GIVEN REQUEST: Write the data out again in full, with no departure from the original.

DATA SUPPLIED:

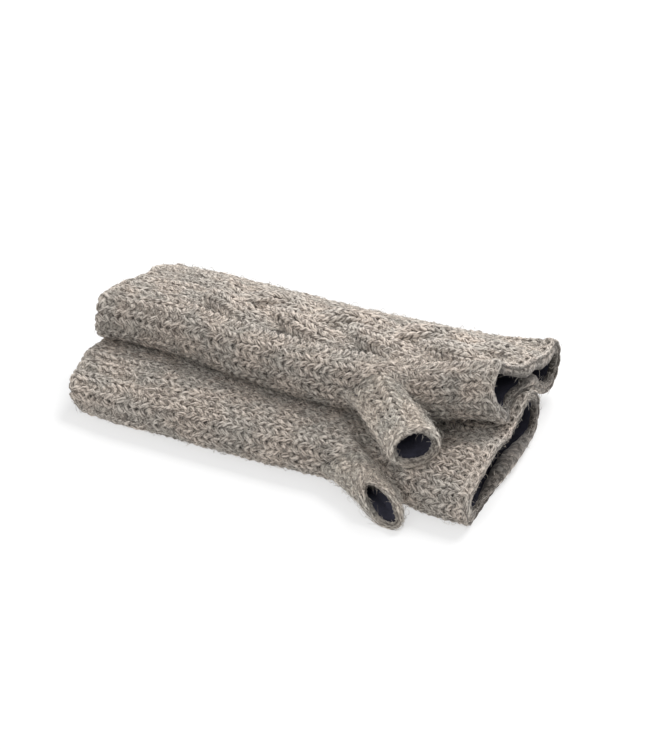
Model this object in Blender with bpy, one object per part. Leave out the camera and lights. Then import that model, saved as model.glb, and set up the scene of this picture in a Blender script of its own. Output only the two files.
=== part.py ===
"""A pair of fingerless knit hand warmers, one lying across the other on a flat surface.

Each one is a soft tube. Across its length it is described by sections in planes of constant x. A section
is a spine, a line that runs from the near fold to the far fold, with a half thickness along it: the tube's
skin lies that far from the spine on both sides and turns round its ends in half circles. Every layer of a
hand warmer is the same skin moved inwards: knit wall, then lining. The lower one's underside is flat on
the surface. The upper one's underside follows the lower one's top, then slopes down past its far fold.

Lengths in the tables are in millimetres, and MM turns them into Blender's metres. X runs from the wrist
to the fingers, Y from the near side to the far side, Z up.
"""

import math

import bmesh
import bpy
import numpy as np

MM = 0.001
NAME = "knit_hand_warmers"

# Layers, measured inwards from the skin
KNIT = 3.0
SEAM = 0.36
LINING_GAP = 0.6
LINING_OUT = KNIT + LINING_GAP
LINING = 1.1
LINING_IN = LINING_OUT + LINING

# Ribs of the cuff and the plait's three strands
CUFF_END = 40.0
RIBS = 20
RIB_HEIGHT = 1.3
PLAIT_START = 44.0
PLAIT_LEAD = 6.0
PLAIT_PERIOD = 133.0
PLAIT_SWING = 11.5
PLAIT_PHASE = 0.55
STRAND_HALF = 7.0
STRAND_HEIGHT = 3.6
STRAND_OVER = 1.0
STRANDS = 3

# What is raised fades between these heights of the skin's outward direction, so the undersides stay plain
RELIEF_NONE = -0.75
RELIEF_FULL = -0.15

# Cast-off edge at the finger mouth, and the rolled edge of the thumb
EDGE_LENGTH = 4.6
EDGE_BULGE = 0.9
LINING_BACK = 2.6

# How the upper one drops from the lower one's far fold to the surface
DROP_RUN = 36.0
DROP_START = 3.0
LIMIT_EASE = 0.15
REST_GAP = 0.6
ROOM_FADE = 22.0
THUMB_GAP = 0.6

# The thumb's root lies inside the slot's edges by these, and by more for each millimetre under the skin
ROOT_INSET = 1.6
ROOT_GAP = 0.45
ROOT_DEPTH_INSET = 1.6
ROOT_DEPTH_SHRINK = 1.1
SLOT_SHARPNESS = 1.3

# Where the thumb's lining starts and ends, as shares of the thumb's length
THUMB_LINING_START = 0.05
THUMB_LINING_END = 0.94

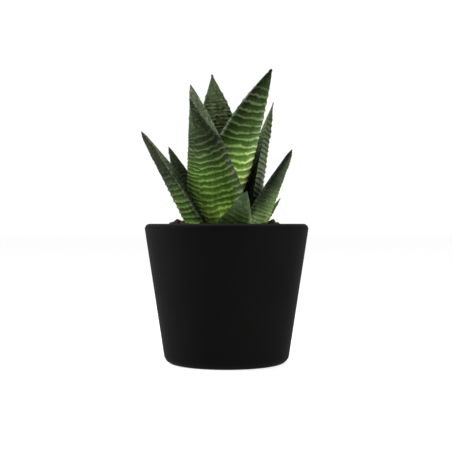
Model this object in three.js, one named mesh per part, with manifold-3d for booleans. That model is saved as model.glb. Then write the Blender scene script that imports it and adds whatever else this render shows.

RESPONSE TO THIS TASK:
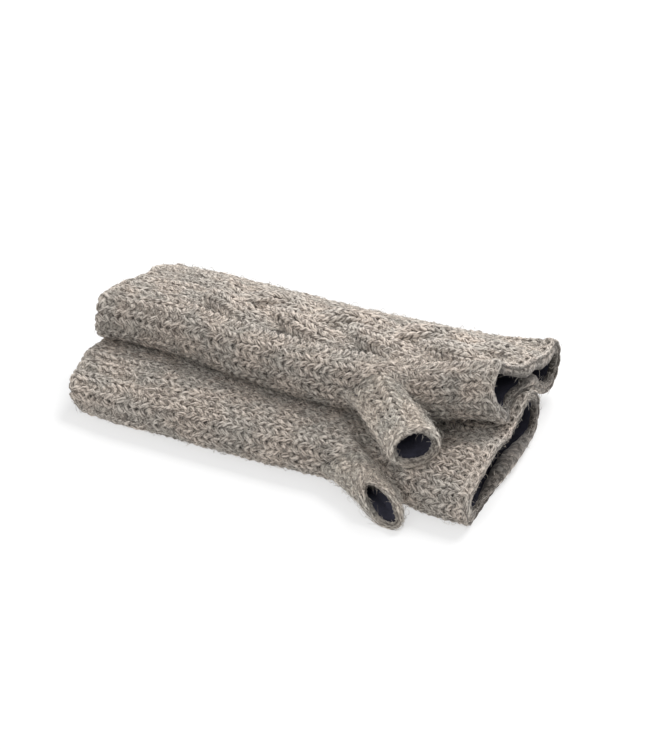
Model this object in Blender with bpy, one object per part. Leave out the camera and lights. Then import that model, saved as model.glb, and set up the scene of this picture in a Blender script of its own. Output only the two files.
=== part.py ===
"""A pair of fingerless knit hand warmers, one lying across the other on a flat surface.

Each one is a soft tube. Across its length it is described by sections in planes of constant x. A section
is a spine, a line that runs from the near fold to the far fold, with a half thickness along it: the tube's
skin lies that far from the spine on both sides and turns round its ends in half circles. Every layer of a
hand warmer is the same skin moved inwards: knit wall, then lining. The lower one's underside is flat on
the surface. The upper one's underside follows the lower one's top, then slopes down past its far fold.

Lengths in the tables are in millimetres, and MM turns them into Blender's metres. X runs from the wrist
to the fingers, Y from the near side to the far side, Z up.
"""

import math

import bmesh
import bpy
import numpy as np

MM = 0.001
NAME = "knit_hand_warmers"

# Layers, measured inwards from the skin
KNIT = 3.0
SEAM = 0.36
LINING_GAP = 0.6
LINING_OUT = KNIT + LINING_GAP
LINING = 1.1
LINING_IN = LINING_OUT + LINING

# Ribs of the cuff and the plait's three strands
CUFF_END = 40.0
RIBS = 20
RIB_HEIGHT = 1.3
PLAIT_START = 44.0
PLAIT_LEAD = 6.0
PLAIT_PERIOD = 133.0
PLAIT_SWING = 11.5
PLAIT_PHASE = 0.55
STRAND_HALF = 7.0
STRAND_HEIGHT = 3.6
STRAND_OVER = 1.0
STRANDS = 3

# What is raised fades between these heights of the skin's outward direction, so the undersides stay plain
RELIEF_NONE = -0.75
RELIEF_FULL = -0.15

# Cast-off edge at the finger mouth, and the rolled edge of the thumb
EDGE_LENGTH = 4.6
EDGE_BULGE = 0.9
LINING_BACK = 2.6

# How the upper one drops from the lower one's far fold to the surface
DROP_RUN = 36.0
DROP_START = 3.0
LIMIT_EASE = 0.15
REST_GAP = 0.6
ROOM_FADE = 22.0
THUMB_GAP = 0.6

# The thumb's root lies inside the slot's edges by these, and by more for each millimetre under the skin
ROOT_INSET = 1.6
ROOT_GAP = 0.45
ROOT_DEPTH_INSET = 1.6
ROOT_DEPTH_SHRINK = 1.1
SLOT_SHARPNESS = 1.3

# Where the thumb's lining starts and ends, as shares of the thumb's length
THUMB_LINING_START = 0.05
THUMB_LINING_END = 0.94

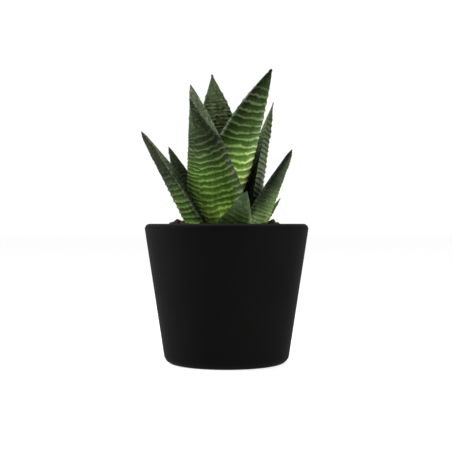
Model this object in three.js, one named mesh per part, with manifold-3d for booleans. That model is saved as model.glb. Then write the Blender scene script that imports it and adds whatever else this render shows.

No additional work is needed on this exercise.